Top‑5 flags to track in the next 2‑3 quarters:

  1. Insurance‑claim settlement and final fire‑loss accounting. The insurer released ₹19.99 Cr ad‑hoc; the total claim is against a loss of ₹90‑95 Cr. Any shortfall will hit P&L. Monitor “other income” and “exceptional items” for further write‑offs or recoveries.
  2. CWIP conversion to fixed assets. CWIP stood at ₹46 Cr (Mar‑25), up from ₹13 Cr (Mar‑24). When Modasa and Rajkot plants become fully operational, depreciation will rise by ₹3‑4 Cr per quarter. Confirm the depreciation charge in FY2027 matches the guided increase.
  3. Gross margin recovery. Management guided for FY27 EBITDA of 8‑9%, targeting double‑digit exit rates. Track quarterly gross margins — a trajectory of 26%→27.5%→28%+ is needed for credibility.
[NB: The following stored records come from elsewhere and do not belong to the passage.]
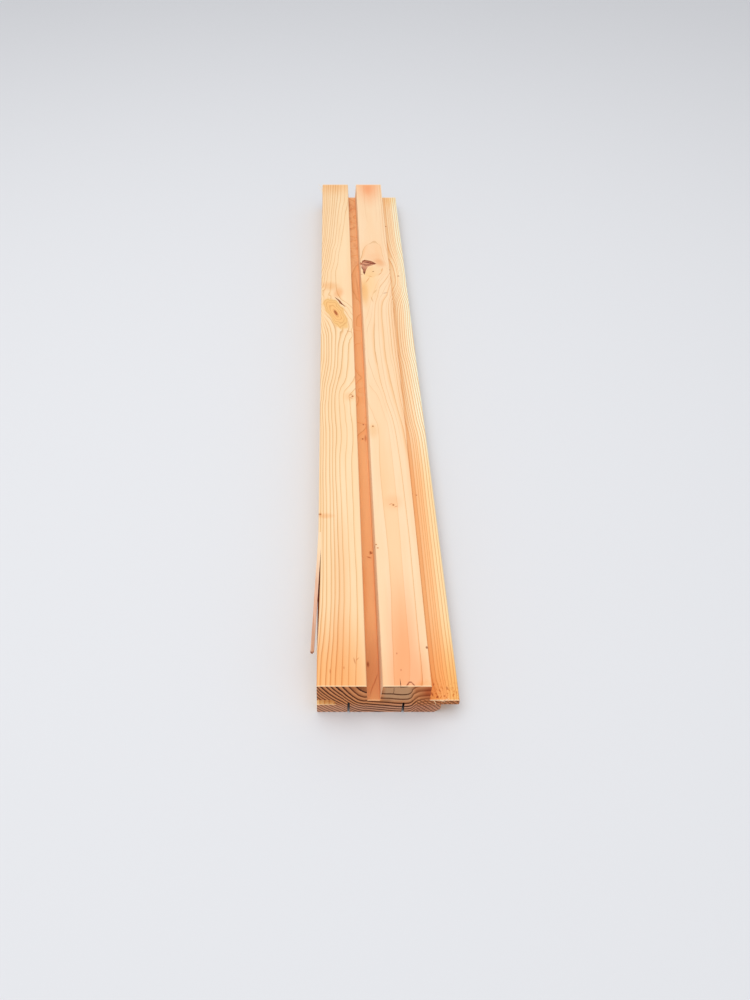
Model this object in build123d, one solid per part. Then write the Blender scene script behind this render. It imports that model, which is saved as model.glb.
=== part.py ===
from build123d import *
import math
import os

# A solid softwood cladding board, milled from one plank.
# Its face is two flat battens with a shadow groove between them. A tongue runs along the right
# side and a slot along the left, so that boards interlock with the same shadow gap at each joint.
# The back has two relief kerfs. A sliver of the left arris has torn loose near the front end, and
# the wood has broken out of the right batten beside a knot.
#
# Frame, in millimetres: X across the board towards the tongue, Y along it from the front end to
# the back end, Z up from the back face, which lies on the floor. The origin is the middle of
# the overall width and length, on the back face.

# Overall
board_length = 1092.0
board_thickness = 47.0

# Face: left batten, shadow groove, right batten, and the ledge that ends in the tongue
left_batten_width = 48.0
groove_face_width = 15.5
right_batten_width = 47.0
ledge_width = 29.5
groove_depth = 25.5
groove_side_slope = 3.4      # degrees that each side of the shadow groove leans outwards
arris_radius = 1.2           # eased long edges of the two battens

# Tongue, on the right side: its top is one plane with the floor of the shadow groove
tongue_length = 17.5
tongue_thickness = 7.0
tongue_tip_radius = 1.0
back_bevel = 6.0             # bevel of the back face's right edge, under the tongue

# Slot, on the left side: it takes the next board's tongue with these clearances
slot_clearance_over = 0.7
slot_clearance_under = 1.3
slot_depth_top = 16.0
slot_depth_bottom = 19.0

# Relief kerfs in the back
kerf_count = 2
kerf_width = 2.3
kerf_depth = 17.5
first_kerf_from_left = 31.3
kerf_spacing = 53.9

# Torn sliver on the left arris
sliver_root_from_front = 200.0
sliver_tip_from_front = 40.0
sliver_width = 3.4
sliver_tip_width = 2.8
sliver_height = 4.0
sliver_swing = 6.4           # how far the tip stands out from the board's left side
sliver_bend_place = 0.4      # share of the sliver's length, from its root, at which it bends out
sliver_bend_out = 0.42       # share of its swing that it has reached there
sliver_overlap = 12.0        # length of the root that is still one with the board
sliver_lift = 0.4            # gap between the sliver and the floor of its scar
scar_depth = 3.0             # how far the tear reaches in from the left side, at its root

# Broken-out hollow in the right batten, with its outline measured from the batten's left arris
# and from the hollow's front point
hollow_from_front = 761.0
hollow_depth = 2.5
hollow_outline = [
    (6.0, 0.0),
    (3.7, 7.0),
    (3.9, 14.5),
    (1.5, 22.0),
    (1.8, 30.5),
    (-1.2, 32.5),
    (-0.5, 41.0),
    (2.8, 37.5),
    (3.2, 44.5),
    (7.8, 48.0),
    (19.2, 43.5),
    (26.9, 34.7),
    (19.0, 29.5),
    (12.6, 26.0),
    (9.5, 17.5),
    (7.8, 9.5),
]

# Places that follow from those sizes
board_width = left_batten_width + groove_face_width + right_batten_width + ledge_width
left_side = -board_width / 2
right_side = board_width / 2
front_end = -board_length / 2
ledge_top = board_thickness - groove_depth
groove_left = left_side + left_batten_width
groove_right = groove_left + groove_face_width
right_batten_side = groove_right + right_batten_width
tongue_underside = ledge_top - tongue_thickness
back_right_side = right_side - tongue_length
slot_top = ledge_top + slot_clearance_over
slot_bottom = tongue_underside - slot_clearance_under
groove_side_run = groove_depth * math.tan(math.radians(groove_side_slope))
scar_floor = board_thickness - sliver_height


def flat(points):
    """A closed outline of straight lines as a face in the board's cross-section."""
    return Plane.XZ * make_face(Polyline(points, close=True))


def board_section():
    """The milled section: outline, shadow groove, slot and relief kerfs."""
    outline = flat([
        (left_side, 0),
        (back_right_side - back_bevel, 0),
        (back_right_side, back_bevel),
        (back_right_side, tongue_underside),
        (right_side, tongue_underside),
        (right_side, ledge_top),
        (right_batten_side, ledge_top),
        (right_batten_side, board_thickness),
        (left_side, board_thickness),
    ])
    groove = flat([
        (groove_left, board_thickness),
        (groove_left + groove_side_run, ledge_top),
        (groove_right - groove_side_run, ledge_top),
        (groove_right, board_thickness),
    ])
    slot = flat([
        (left_side, slot_bottom),
        (left_side + slot_depth_bottom, slot_bottom),
        (left_side + slot_depth_top, slot_top),
        (left_side, slot_top),
    ])
    section = outline - groove - slot
    for kerf in range(kerf_count):
        middle = left_side + first_kerf_from_left + kerf * kerf_spacing
        section -= flat([
            (middle - kerf_width / 2, 0),
            (middle + kerf_width / 2, 0),
            (middle + kerf_width / 2, kerf_depth),
            (middle - kerf_width / 2, kerf_depth),
        ])
    return section


def milled_board():
    """The section run to length, with its long arrises eased."""
    board = extrude(board_section(), board_length / 2, both=True)
    face_arrises = board.edges().filter_by(Axis.Y).group_by(Axis.Z)[-1]
    board = fillet(face_arrises, arris_radius)
    tongue_arrises = board.edges().filter_by(Axis.Y).group_by(Axis.X)[-1]
    return fillet(tongue_arrises, tongue_tip_radius)


def torn_sliver():
    """The loose strip: its root is one with the board, and it swings out towards its tip."""
    root = front_end + sliver_root_from_front
    tip = front_end + sliver_tip_from_front
    bend = root + (tip - root) * sliver_bend_place
    bend_side = left_side - sliver_swing * sliver_bend_out
    tip_side = left_side - sliver_swing
    outer = Spline(
        (left_side, root + sliver_overlap),
        (bend_side, bend),
        (tip_side, tip),
        tangents=[(0, -1), (tip_side - bend_side, tip - bend)],
    )
    inner = Spline(
        (tip_side + sliver_tip_width, tip),
        (bend_side + sliver_width, bend),
        (left_side + sliver_width, root + sliver_overlap),
        tangents=[(bend_side - tip_side, bend - tip), (0, 1)],
    )
    tip_edge = Line(outer @ 1, inner @ 0)
    root_edge = Line(inner @ 1, outer @ 0)
    plan = make_face([outer, tip_edge, inner, root_edge])
    return extrude(Pos(0, 0, scar_floor + sliver_lift) * plan, sliver_height - sliver_lift)


def scar():
    """The hollow that the sliver left in the arris: deepest at the root, it runs out at the tip."""
    root = front_end + sliver_root_from_front
    tip = front_end + sliver_tip_from_front
    torn = TangentArc((left_side + scar_depth, root), (left_side, tip), tangent=(0, -1))
    outside = Polyline(
        (left_side, tip),
        (left_side - scar_depth, tip),
        (left_side - scar_depth, root),
        (left_side + scar_depth, root),
    )
    plan = make_face([torn, outside])
    return extrude(Pos(0, 0, scar_floor) * plan, board_thickness)


def broken_hollow():
    """The wood that is missing beside the right batten's knot, down to the hollow's floor."""
    front = front_end + hollow_from_front
    points = [(groove_right + across, front + along) for across, along in hollow_outline]
    plan = make_face(Polyline(points, close=True))
    return extrude(Pos(0, 0, board_thickness - hollow_depth) * plan, board_thickness)


cladding_board = milled_board() - scar() - broken_hollow() + torn_sliver()

os.makedirs("parts", exist_ok=True)
export_step(cladding_board, "parts/cladding_board.step")
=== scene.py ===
import bmesh
import bpy
import math
from mathutils import Matrix, Vector, noise


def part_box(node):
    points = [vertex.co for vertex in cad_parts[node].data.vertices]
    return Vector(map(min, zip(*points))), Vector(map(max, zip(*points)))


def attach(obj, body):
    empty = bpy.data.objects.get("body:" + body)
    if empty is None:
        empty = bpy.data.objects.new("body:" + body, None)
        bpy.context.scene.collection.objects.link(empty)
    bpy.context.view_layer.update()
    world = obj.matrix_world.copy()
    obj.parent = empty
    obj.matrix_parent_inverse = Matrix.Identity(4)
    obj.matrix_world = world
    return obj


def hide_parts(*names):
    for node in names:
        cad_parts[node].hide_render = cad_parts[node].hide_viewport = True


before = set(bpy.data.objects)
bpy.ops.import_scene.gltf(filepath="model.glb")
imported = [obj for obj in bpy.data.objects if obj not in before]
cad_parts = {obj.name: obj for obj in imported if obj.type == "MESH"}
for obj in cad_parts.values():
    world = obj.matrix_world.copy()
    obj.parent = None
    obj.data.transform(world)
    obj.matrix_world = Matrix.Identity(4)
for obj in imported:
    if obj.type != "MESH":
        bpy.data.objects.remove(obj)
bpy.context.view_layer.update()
node_low, node_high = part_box("cladding_board")

# Camera: it stands a little right of the board's left edge, at the front end, and looks down
# along the board at 45 degrees.
camera_place = (-0.05825, -0.9649, 0.7261)
camera_pitch = math.radians(45.41)
camera_lens = 29.27
camera_shift = 0.0462

camera = bpy.data.objects.new("camera", bpy.data.cameras.new("camera"))
bpy.context.scene.collection.objects.link(camera)
camera.location = camera_place
camera.rotation_euler = (math.pi / 2 - camera_pitch, 0, 0)
camera.data.lens = camera_lens
camera.data.shift_x = camera_shift
bpy.context.scene.camera = camera

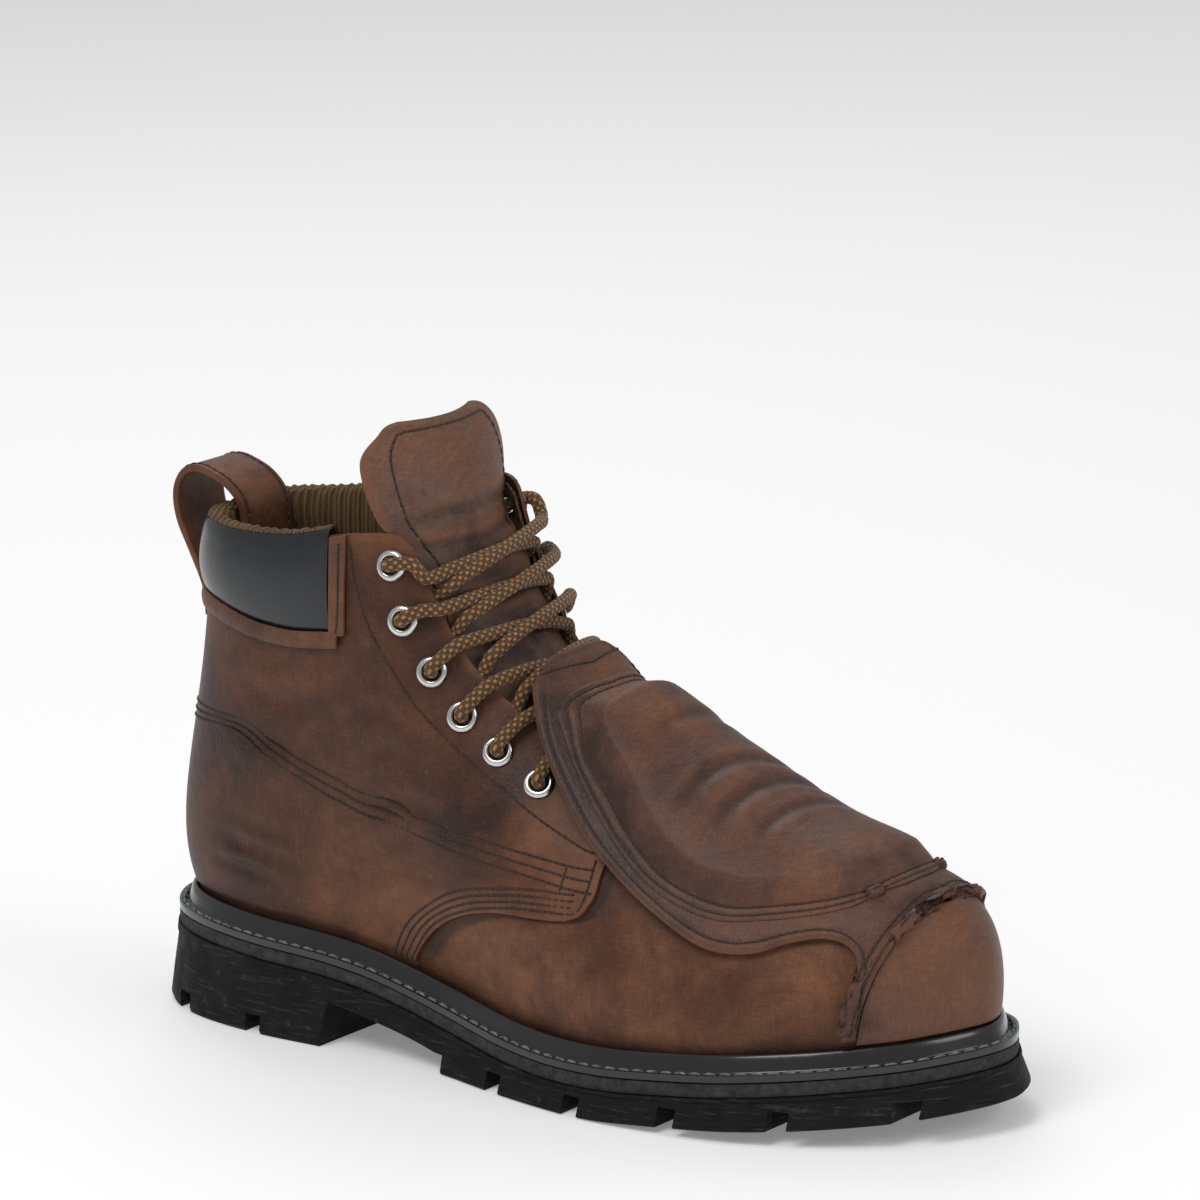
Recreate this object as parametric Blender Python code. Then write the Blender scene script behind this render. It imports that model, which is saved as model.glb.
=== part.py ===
# Right metatarsal guard boot, six inch work boot with storm welt and lugged rubber sole
# Axes: +X toe, +Y medial, +Z up, origin at the middle of the heel tread on the floor

import math
from collections import namedtuple

import bmesh
import bpy
import numpy as np

# Overall sizes in metres
SOLE_LENGTH = 0.322
BALL_HALF = 0.058
HEEL_REACH = 0.043
LAST_LENGTH = 0.320
LAST_HALF = 0.057
LAST_REACH = 0.042
HEEL_HEIGHT = 0.033
TOE_SPRING = 0.010
SHAFT_HEIGHT = 0.166
TOE_HEIGHT = 0.075

# Clearance between neighbouring pieces, and the distance at which points are merged
GAP = 0.0003
WELD = 0.00002

# Sole stack
EDGE_FLARE = 0.0035
MIDSOLE_THICKNESS = 0.0042
WELT_THICKNESS = 0.0022
WELT_WIDTH = 0.0065
BEAD_HEIGHT = 0.0055
BEAD_WIDTH = 0.0034
BEAD_LEAN = 0.0009
INSOLE_THICKNESS = 0.003
INSOLE_CLEARANCE = 0.0013
LUG_DEPTH = 0.006
NOTCH_WIDTH = 0.0066
NOTCH_REACH = 0.021
BREAST_ALONG = 0.263
BREAST_SLOPE = 0.004
FOREPART_ALONG = 0.428
SHANK_THICKNESS = 0.0078
CUT_MARGIN = 0.01

# Leather
UPPER_WALL = 0.0015
QUARTER_STEP = 0.0014
FEATHER_RISE = 0.009
FEATHER_GAP = 0.0009
FEATHER_SHARE = 0.08
CAP_THICKNESS = 0.0012
FLAP_THICKNESS = 0.0022
TONGUE_THICKNESS = 0.0028
LOOP_WIDTH = 0.024
LOOP_THICKNESS = 0.0024
BACKSTAY_THICKNESS = 0.0011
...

Watch for grammage increases (price cuts in disguise) that would undercut the margin story.
  4. Inventory days. If inventory days rise back to 60‑70 as raw material procurement resumes, CFO will be meaningfully negative, potentially triggering covenant pressure on working‑capital facilities.
  5. Promoter pledging and SEBI minimum‑public‑shareholding compliance. Promoters must reduce their stake to 75% by March 2027. How they achieve this — secondary sale, OFS, or dilution — will signal promoter intent. Further pledging would raise going‑concern questions about the promoter group’s finances.

Signal that would upgrade the forensic grade: two consecutive quarters of ₹400‑420 Cr revenue with gross margins above 28% and CFO positive, plus a clean insurance‑claim closure without additional P&L charges.

Signal that would downgrade the grade: any auditor qualification, a further CFO change, an unexpected delay in insurance settlement, or promoter stake dilution that involves distress selling rather than orderly market placement.

Investment implications: Gopal Snacks’ accounting is not fraudulent, but it is messy. The fire created a legitimate shock that the company used to clean house (write‑offs), but management’s aggressive guidance and poor delivery have damaged credibility. The forensic risk is Elevated primarily because of governance (family dominance, CFO turnover, promoter pledges) and the opacity surrounding the fire‑loss accounting. This should be reflected in a valuation haircut via a higher discount rate and a position‑size limit, but does not constitute a thesis breaker for investors who can underwrite a return to 8‑10% EBITDA margins on ₹1,800‑2,000 Cr of revenue by FY27‑28.